Interesting read - thanks for pointing it out! Towards the end of the article, the activity to decide whether a range of comments should be blocked and compare your decision with what the Guardian decided and why was interesting too.
posted by dg at 2:56 PM on April 12, 2016


Yeah, I've worked on forums that had bad-word filters and they were invariably unhelpful and at worst actively confusing. (Putting "ass" on the filter when your game has an Assassin class, or "bastard" when the bastard sword is a common piece of equipment, does not lead to clear and unambiguous conversation, and has not a damn thing to do with respectful conversation.)
posted by restless_nomad (staff) at 3:19 PM on April 12, 2016 [2 favorites]

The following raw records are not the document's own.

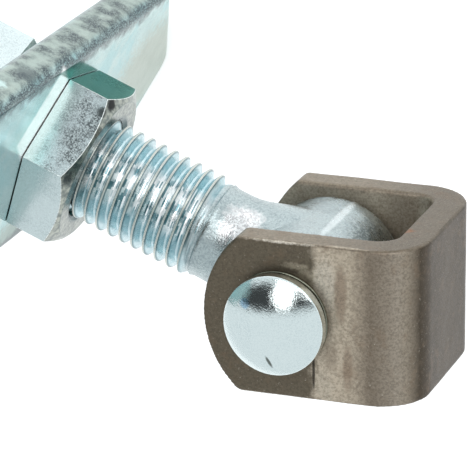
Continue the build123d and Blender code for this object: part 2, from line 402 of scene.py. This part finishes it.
def thread_share(tree, place):
    """1 on the bolt's thread, 0 on its end face, neck and eye."""
    plain_neck = 42.4 * MM
    along = node(tree, "ShaderNodeSeparateXYZ", {"Vector": place}).outputs["X"]
    before_neck = node(tree, "ShaderNodeMapRange", {
        "Value": along, "From Min": plain_neck, "From Max": THREAD_STOP})
    past_tail = node(tree, "ShaderNodeMapRange", {
        "Value": along, "From Min": THREAD_END + 0.5 * MM, "From Max": THREAD_END + 1.5 * MM})
    return node(tree, "ShaderNodeMath", {0: before_neck, 1: past_tail}, operation="MULTIPLY")


def rolled_dashes(tree, place):
    """Short lines that follow the thread, as the rolling dies leave them, on the unrolled shank; the same pattern
    gives the painted glints.

    The real lines are finer than this, and are drawn 0.25 mm wide so that they show.
    """
    axes = node(tree, "ShaderNodeSeparateXYZ", {"Vector": place}).outputs
    angle = node(tree, "ShaderNodeMath", {0: axes["Z"], 1: axes["Y"]}, operation="ARCTAN2")
    round_axis = node(tree, "ShaderNodeMath", {0: angle, 1: CREST_RADIUS}, operation="MULTIPLY")
    along = node(tree, "ShaderNodeMath", {
        0: angle, 1: -PITCH / (2 * pi), 2: axes["X"]}, operation="MULTIPLY_ADD")
    unrolled = node(tree, "ShaderNodeCombineXYZ", {"X": round_axis, "Y": along})
    return node(tree, "ShaderNodeTexBrick", {
        "Vector": unrolled, "Color1": "FFFFFF", "Color2": "000000", "Mortar": "808080", "Scale": per(1.0),
        "Mortar Size": 0.0, "Brick Width": 1.7, "Row Height": 0.25}, offset=0.37, offset_frequency=3)


def rolled_ripple(tree, place, height):
    """The dashes as relief in the place of the grain, so that the thread glints in short lines."""
    raised = node(tree, "ShaderNodeMath", {0: rolled_dashes(tree, place), 1: 0.55}, operation="MULTIPLY")
    return node(tree, "ShaderNodeMix", {"Factor": thread_share(tree, place), "A": height, "B": raised})


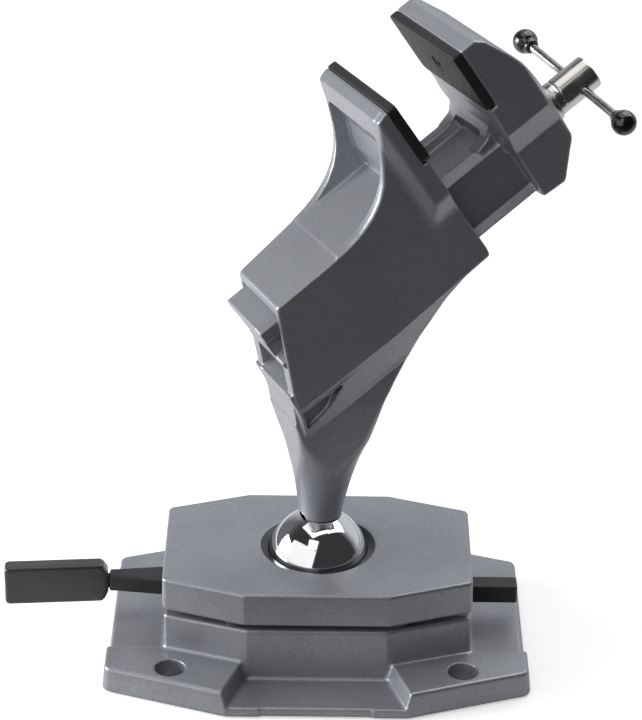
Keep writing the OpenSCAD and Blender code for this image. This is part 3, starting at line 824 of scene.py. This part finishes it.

The best is when you're playing a game where your in-game name is censored in the chat.
posted by ODiV at 4:23 PM on April 12, 2016


I don't know if anyone has mentioned it upthread, but that Emotional Labor thread lead me to see Metafilter mentioned *very* often in my various circles. Until then, I had never once heard MeFi referenced or discussed in the wild. I feel like that thread, and the annotated google document that resulted from it, generated a lot more visibility. I could be way off though.
posted by thegreatfleecircus at 10:33 AM on April 13, 2016 [1 favorite]


oh, i guess maybe everyone else knows this, but that link i mentioned above was posted to the front page here (just before my post, i think, although i hadn't seen it til now).